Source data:

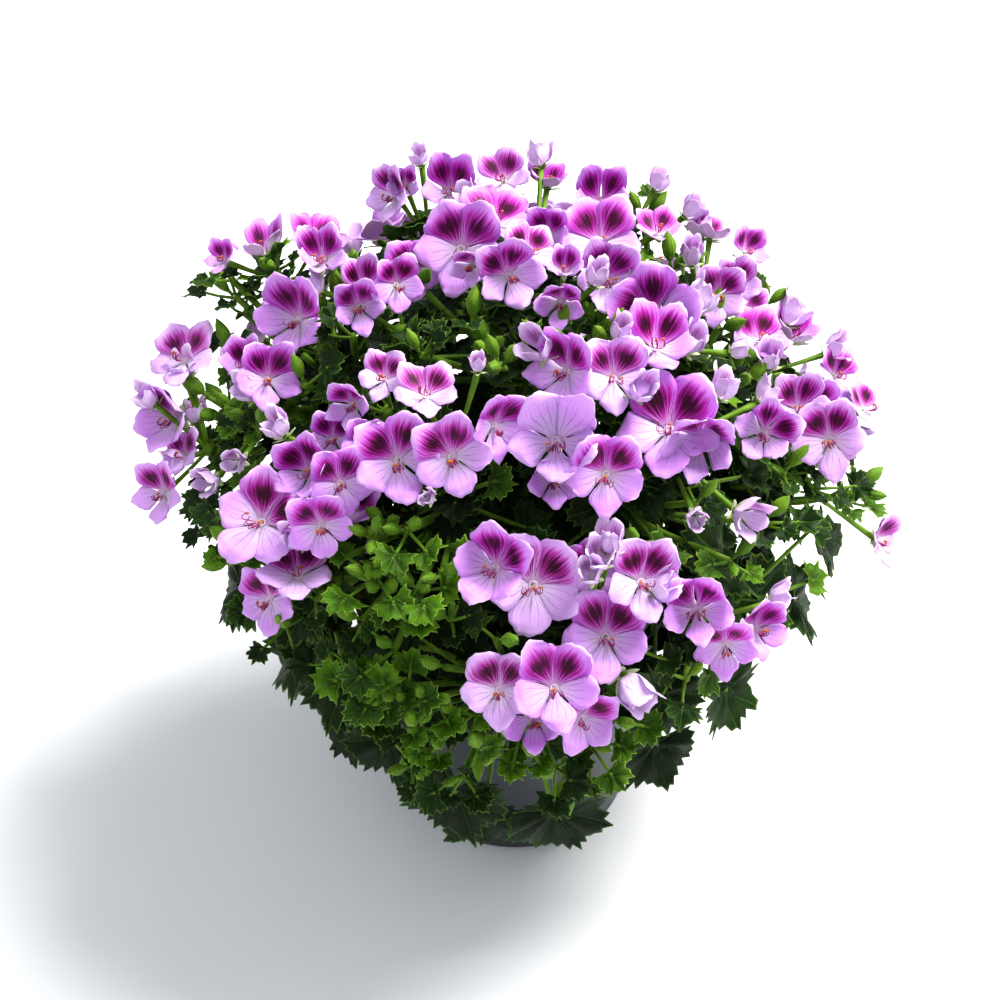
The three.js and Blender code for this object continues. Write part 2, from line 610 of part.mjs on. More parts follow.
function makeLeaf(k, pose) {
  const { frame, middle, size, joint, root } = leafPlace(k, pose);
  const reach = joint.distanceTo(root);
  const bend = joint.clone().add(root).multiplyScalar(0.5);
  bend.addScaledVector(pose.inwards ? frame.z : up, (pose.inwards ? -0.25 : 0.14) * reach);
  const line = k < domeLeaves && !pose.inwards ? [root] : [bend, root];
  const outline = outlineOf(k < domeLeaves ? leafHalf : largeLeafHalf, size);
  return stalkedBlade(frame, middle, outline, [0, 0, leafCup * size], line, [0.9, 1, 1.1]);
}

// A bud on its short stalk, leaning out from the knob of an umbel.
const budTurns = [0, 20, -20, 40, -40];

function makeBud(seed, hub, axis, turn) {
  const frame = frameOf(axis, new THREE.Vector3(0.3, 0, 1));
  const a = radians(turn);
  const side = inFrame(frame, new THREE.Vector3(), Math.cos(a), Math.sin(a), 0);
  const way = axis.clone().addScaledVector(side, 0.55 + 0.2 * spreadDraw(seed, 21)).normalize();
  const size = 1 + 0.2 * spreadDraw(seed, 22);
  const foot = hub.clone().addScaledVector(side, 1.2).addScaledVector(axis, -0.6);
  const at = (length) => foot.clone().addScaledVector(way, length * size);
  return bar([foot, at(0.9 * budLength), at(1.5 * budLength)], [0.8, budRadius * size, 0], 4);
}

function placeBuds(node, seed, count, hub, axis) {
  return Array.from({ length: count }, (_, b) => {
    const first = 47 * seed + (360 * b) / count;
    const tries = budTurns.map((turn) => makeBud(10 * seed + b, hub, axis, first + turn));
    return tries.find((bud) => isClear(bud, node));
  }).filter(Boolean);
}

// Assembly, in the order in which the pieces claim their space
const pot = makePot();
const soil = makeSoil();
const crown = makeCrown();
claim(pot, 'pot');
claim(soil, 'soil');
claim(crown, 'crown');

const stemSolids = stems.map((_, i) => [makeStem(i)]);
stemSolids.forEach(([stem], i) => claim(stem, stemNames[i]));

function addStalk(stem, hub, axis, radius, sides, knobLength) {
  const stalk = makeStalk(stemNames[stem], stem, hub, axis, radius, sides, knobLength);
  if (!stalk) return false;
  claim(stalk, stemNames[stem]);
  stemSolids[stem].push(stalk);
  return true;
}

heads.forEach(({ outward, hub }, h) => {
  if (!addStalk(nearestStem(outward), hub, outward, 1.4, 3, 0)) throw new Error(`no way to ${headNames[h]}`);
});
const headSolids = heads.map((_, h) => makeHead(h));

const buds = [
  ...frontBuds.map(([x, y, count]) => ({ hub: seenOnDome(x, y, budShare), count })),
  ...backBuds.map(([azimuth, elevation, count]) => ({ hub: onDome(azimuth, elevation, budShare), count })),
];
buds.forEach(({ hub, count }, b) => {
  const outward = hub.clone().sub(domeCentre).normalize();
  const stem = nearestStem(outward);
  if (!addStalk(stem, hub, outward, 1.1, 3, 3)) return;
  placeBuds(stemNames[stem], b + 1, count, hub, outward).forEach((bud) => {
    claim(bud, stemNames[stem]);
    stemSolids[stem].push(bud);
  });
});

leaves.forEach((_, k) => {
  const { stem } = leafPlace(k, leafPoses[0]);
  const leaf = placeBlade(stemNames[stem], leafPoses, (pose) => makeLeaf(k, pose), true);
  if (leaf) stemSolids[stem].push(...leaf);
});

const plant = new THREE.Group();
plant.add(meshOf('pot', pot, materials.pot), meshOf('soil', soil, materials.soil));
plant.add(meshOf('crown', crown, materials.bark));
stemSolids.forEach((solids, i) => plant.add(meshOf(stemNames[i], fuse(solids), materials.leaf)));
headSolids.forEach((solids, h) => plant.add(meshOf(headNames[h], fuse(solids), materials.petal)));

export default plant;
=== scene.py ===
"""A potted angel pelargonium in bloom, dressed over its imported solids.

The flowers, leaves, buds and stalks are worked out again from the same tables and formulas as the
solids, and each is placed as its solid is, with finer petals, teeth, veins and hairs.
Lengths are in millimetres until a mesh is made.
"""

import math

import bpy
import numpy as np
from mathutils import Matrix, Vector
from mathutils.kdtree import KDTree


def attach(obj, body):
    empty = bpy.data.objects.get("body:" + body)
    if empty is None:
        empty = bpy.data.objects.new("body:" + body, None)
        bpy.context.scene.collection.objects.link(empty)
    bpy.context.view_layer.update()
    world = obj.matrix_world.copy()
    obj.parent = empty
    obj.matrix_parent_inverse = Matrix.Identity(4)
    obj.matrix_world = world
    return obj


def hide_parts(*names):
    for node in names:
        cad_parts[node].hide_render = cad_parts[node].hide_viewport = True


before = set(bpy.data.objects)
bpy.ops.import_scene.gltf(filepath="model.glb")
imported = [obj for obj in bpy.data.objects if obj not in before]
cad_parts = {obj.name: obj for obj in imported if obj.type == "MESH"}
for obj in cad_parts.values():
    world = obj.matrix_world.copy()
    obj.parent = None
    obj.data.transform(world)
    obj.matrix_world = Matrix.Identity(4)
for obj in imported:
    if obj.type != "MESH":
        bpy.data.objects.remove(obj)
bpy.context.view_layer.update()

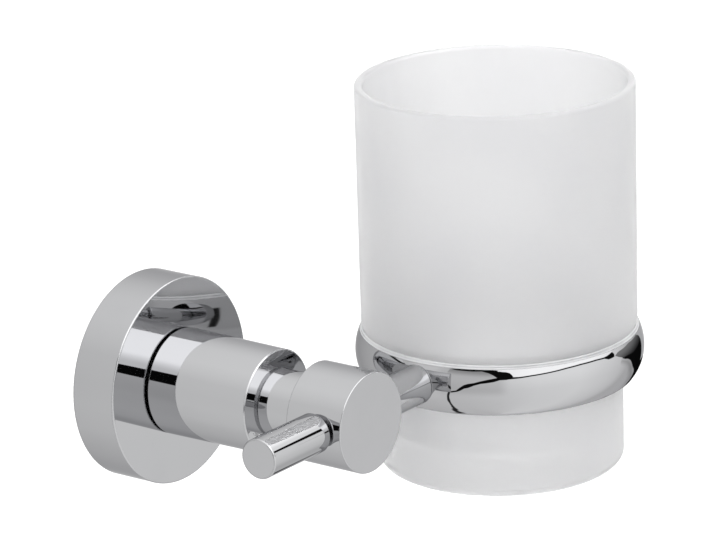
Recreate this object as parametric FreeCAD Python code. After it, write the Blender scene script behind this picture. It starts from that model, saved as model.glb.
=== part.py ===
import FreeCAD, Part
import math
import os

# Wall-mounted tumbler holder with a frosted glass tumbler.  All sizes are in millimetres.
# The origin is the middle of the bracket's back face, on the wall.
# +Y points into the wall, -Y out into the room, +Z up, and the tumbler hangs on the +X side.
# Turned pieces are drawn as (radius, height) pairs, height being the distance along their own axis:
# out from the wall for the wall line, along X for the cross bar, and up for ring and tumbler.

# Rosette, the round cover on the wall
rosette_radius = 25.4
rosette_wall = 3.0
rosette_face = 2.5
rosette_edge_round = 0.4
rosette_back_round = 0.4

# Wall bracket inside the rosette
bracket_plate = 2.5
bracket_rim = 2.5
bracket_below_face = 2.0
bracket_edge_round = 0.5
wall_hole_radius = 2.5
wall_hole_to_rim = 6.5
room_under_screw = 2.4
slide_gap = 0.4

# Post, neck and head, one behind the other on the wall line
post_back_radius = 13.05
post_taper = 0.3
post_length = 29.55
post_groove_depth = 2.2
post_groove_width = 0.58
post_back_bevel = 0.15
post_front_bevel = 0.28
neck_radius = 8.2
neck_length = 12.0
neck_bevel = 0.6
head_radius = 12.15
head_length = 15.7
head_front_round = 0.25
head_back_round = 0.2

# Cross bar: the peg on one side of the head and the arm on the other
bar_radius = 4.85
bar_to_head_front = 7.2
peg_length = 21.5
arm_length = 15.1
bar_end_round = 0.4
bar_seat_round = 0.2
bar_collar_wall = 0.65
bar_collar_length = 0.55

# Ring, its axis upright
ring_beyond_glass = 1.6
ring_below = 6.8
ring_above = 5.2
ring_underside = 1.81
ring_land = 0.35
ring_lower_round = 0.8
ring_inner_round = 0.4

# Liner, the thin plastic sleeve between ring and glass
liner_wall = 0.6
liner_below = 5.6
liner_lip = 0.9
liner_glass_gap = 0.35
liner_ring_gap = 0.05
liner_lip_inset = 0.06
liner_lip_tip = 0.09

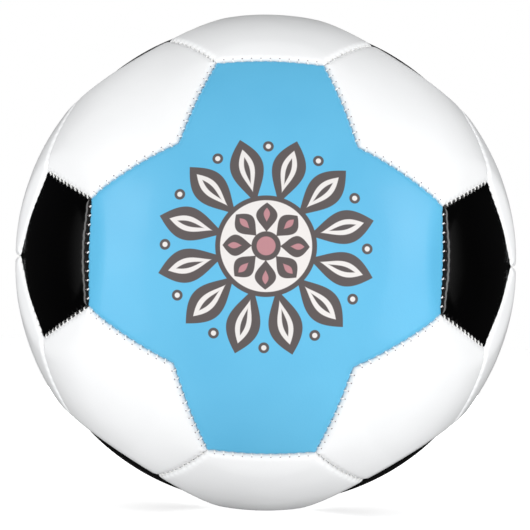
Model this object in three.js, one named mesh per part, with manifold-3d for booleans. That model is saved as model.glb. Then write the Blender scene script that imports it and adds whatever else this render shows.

What to produce
Make an exact copy of the records.

Full solution
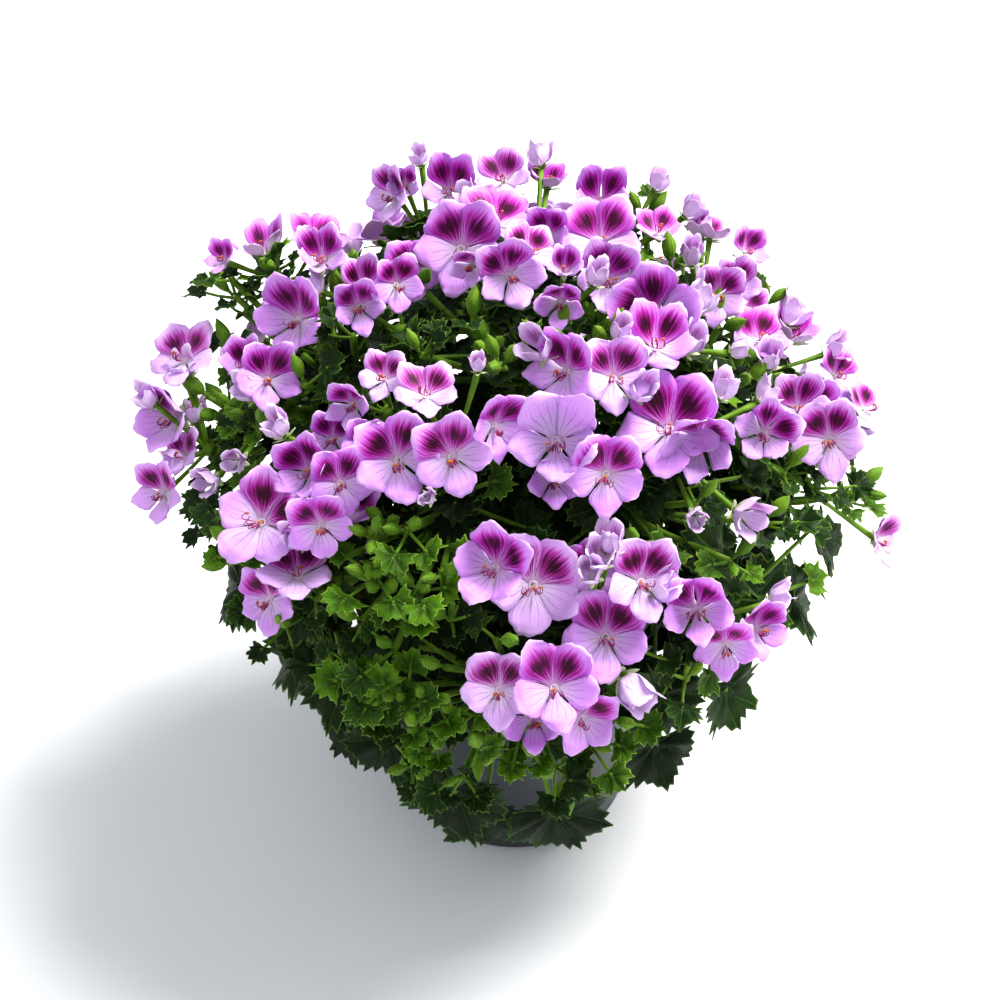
The three.js and Blender code for this object continues. Write part 2, from line 610 of part.mjs on. More parts follow.
function makeLeaf(k, pose) {
  const { frame, middle, size, joint, root } = leafPlace(k, pose);
  const reach = joint.distanceTo(root);
  const bend = joint.clone().add(root).multiplyScalar(0.5);
  bend.addScaledVector(pose.inwards ? frame.z : up, (pose.inwards ? -0.25 : 0.14) * reach);
  const line = k < domeLeaves && !pose.inwards ? [root] : [bend, root];
  const outline = outlineOf(k < domeLeaves ? leafHalf : largeLeafHalf, size);
  return stalkedBlade(frame, middle, outline, [0, 0, leafCup * size], line, [0.9, 1, 1.1]);
}

// A bud on its short stalk, leaning out from the knob of an umbel.
const budTurns = [0, 20, -20, 40, -40];

function makeBud(seed, hub, axis, turn) {
  const frame = frameOf(axis, new THREE.Vector3(0.3, 0, 1));
  const a = radians(turn);
  const side = inFrame(frame, new THREE.Vector3(), Math.cos(a), Math.sin(a), 0);
  const way = axis.clone().addScaledVector(side, 0.55 + 0.2 * spreadDraw(seed, 21)).normalize();
  const size = 1 + 0.2 * spreadDraw(seed, 22);
  const foot = hub.clone().addScaledVector(side, 1.2).addScaledVector(axis, -0.6);
  const at = (length) => foot.clone().addScaledVector(way, length * size);
  return bar([foot, at(0.9 * budLength), at(1.5 * budLength)], [0.8, budRadius * size, 0], 4);
}

function placeBuds(node, seed, count, hub, axis) {
  return Array.from({ length: count }, (_, b) => {
    const first = 47 * seed + (360 * b) / count;
    const tries = budTurns.map((turn) => makeBud(10 * seed + b, hub, axis, first + turn));
    return tries.find((bud) => isClear(bud, node));
  }).filter(Boolean);
}

// Assembly, in the order in which the pieces claim their space
const pot = makePot();
const soil = makeSoil();
const crown = makeCrown();
claim(pot, 'pot');
claim(soil, 'soil');
claim(crown, 'crown');

const stemSolids = stems.map((_, i) => [makeStem(i)]);
stemSolids.forEach(([stem], i) => claim(stem, stemNames[i]));

function addStalk(stem, hub, axis, radius, sides, knobLength) {
  const stalk = makeStalk(stemNames[stem], stem, hub, axis, radius, sides, knobLength);
  if (!stalk) return false;
  claim(stalk, stemNames[stem]);
  stemSolids[stem].push(stalk);
  return true;
}

heads.forEach(({ outward, hub }, h) => {
  if (!addStalk(nearestStem(outward), hub, outward, 1.4, 3, 0)) throw new Error(`no way to ${headNames[h]}`);
});
const headSolids = heads.map((_, h) => makeHead(h));

const buds = [
  ...frontBuds.map(([x, y, count]) => ({ hub: seenOnDome(x, y, budShare), count })),
  ...backBuds.map(([azimuth, elevation, count]) => ({ hub: onDome(azimuth, elevation, budShare), count })),
];
buds.forEach(({ hub, count }, b) => {
  const outward = hub.clone().sub(domeCentre).normalize();
  const stem = nearestStem(outward);
  if (!addStalk(stem, hub, outward, 1.1, 3, 3)) return;
  placeBuds(stemNames[stem], b + 1, count, hub, outward).forEach((bud) => {
    claim(bud, stemNames[stem]);
    stemSolids[stem].push(bud);
  });
});

leaves.forEach((_, k) => {
  const { stem } = leafPlace(k, leafPoses[0]);
  const leaf = placeBlade(stemNames[stem], leafPoses, (pose) => makeLeaf(k, pose), true);
  if (leaf) stemSolids[stem].push(...leaf);
});

const plant = new THREE.Group();
plant.add(meshOf('pot', pot, materials.pot), meshOf('soil', soil, materials.soil));
plant.add(meshOf('crown', crown, materials.bark));
stemSolids.forEach((solids, i) => plant.add(meshOf(stemNames[i], fuse(solids), materials.leaf)));
headSolids.forEach((solids, h) => plant.add(meshOf(headNames[h], fuse(solids), materials.petal)));

export default plant;
=== scene.py ===
"""A potted angel pelargonium in bloom, dressed over its imported solids.

The flowers, leaves, buds and stalks are worked out again from the same tables and formulas as the
solids, and each is placed as its solid is, with finer petals, teeth, veins and hairs.
Lengths are in millimetres until a mesh is made.
"""

import math

import bpy
import numpy as np
from mathutils import Matrix, Vector
from mathutils.kdtree import KDTree


def attach(obj, body):
    empty = bpy.data.objects.get("body:" + body)
    if empty is None:
        empty = bpy.data.objects.new("body:" + body, None)
        bpy.context.scene.collection.objects.link(empty)
    bpy.context.view_layer.update()
    world = obj.matrix_world.copy()
    obj.parent = empty
    obj.matrix_parent_inverse = Matrix.Identity(4)
    obj.matrix_world = world
    return obj


def hide_parts(*names):
    for node in names:
        cad_parts[node].hide_render = cad_parts[node].hide_viewport = True


before = set(bpy.data.objects)
bpy.ops.import_scene.gltf(filepath="model.glb")
imported = [obj for obj in bpy.data.objects if obj not in before]
cad_parts = {obj.name: obj for obj in imported if obj.type == "MESH"}
for obj in cad_parts.values():
    world = obj.matrix_world.copy()
    obj.parent = None
    obj.data.transform(world)
    obj.matrix_world = Matrix.Identity(4)
for obj in imported:
    if obj.type != "MESH":
        bpy.data.objects.remove(obj)
bpy.context.view_layer.update()

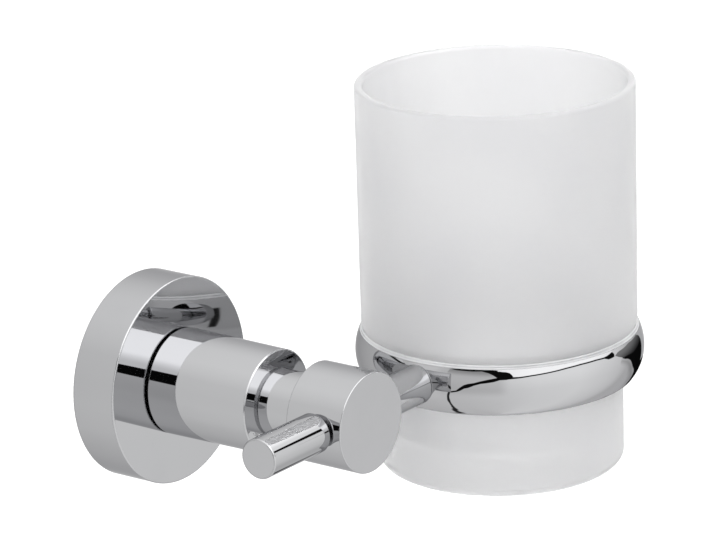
Recreate this object as parametric FreeCAD Python code. After it, write the Blender scene script behind this picture. It starts from that model, saved as model.glb.
=== part.py ===
import FreeCAD, Part
import math
import os

# Wall-mounted tumbler holder with a frosted glass tumbler.  All sizes are in millimetres.
# The origin is the middle of the bracket's back face, on the wall.
# +Y points into the wall, -Y out into the room, +Z up, and the tumbler hangs on the +X side.
# Turned pieces are drawn as (radius, height) pairs, height being the distance along their own axis:
# out from the wall for the wall line, along X for the cross bar, and up for ring and tumbler.

# Rosette, the round cover on the wall
rosette_radius = 25.4
rosette_wall = 3.0
rosette_face = 2.5
rosette_edge_round = 0.4
rosette_back_round = 0.4

# Wall bracket inside the rosette
bracket_plate = 2.5
bracket_rim = 2.5
bracket_below_face = 2.0
bracket_edge_round = 0.5
wall_hole_radius = 2.5
wall_hole_to_rim = 6.5
room_under_screw = 2.4
slide_gap = 0.4

# Post, neck and head, one behind the other on the wall line
post_back_radius = 13.05
post_taper = 0.3
post_length = 29.55
post_groove_depth = 2.2
post_groove_width = 0.58
post_back_bevel = 0.15
post_front_bevel = 0.28
neck_radius = 8.2
neck_length = 12.0
neck_bevel = 0.6
head_radius = 12.15
head_length = 15.7
head_front_round = 0.25
head_back_round = 0.2

# Cross bar: the peg on one side of the head and the arm on the other
bar_radius = 4.85
bar_to_head_front = 7.2
peg_length = 21.5
arm_length = 15.1
bar_end_round = 0.4
bar_seat_round = 0.2
bar_collar_wall = 0.65
bar_collar_length = 0.55

# Ring, its axis upright
ring_beyond_glass = 1.6
ring_below = 6.8
ring_above = 5.2
ring_underside = 1.81
ring_land = 0.35
ring_lower_round = 0.8
ring_inner_round = 0.4

# Liner, the thin plastic sleeve between ring and glass
liner_wall = 0.6
liner_below = 5.6
liner_lip = 0.9
liner_glass_gap = 0.35
liner_ring_gap = 0.05
liner_lip_inset = 0.06
liner_lip_tip = 0.09

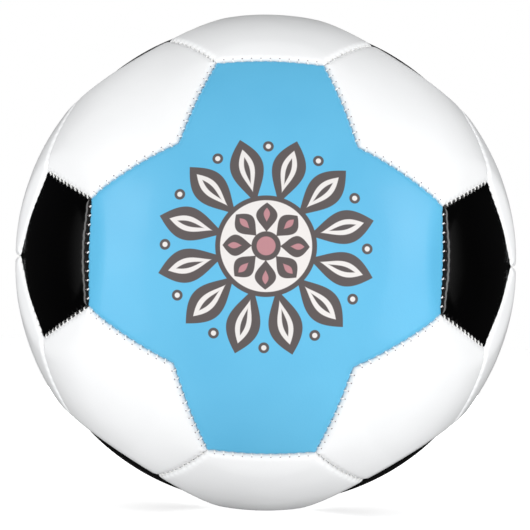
Model this object in three.js, one named mesh per part, with manifold-3d for booleans. That model is saved as model.glb. Then write the Blender scene script that imports it and adds whatever else this render shows.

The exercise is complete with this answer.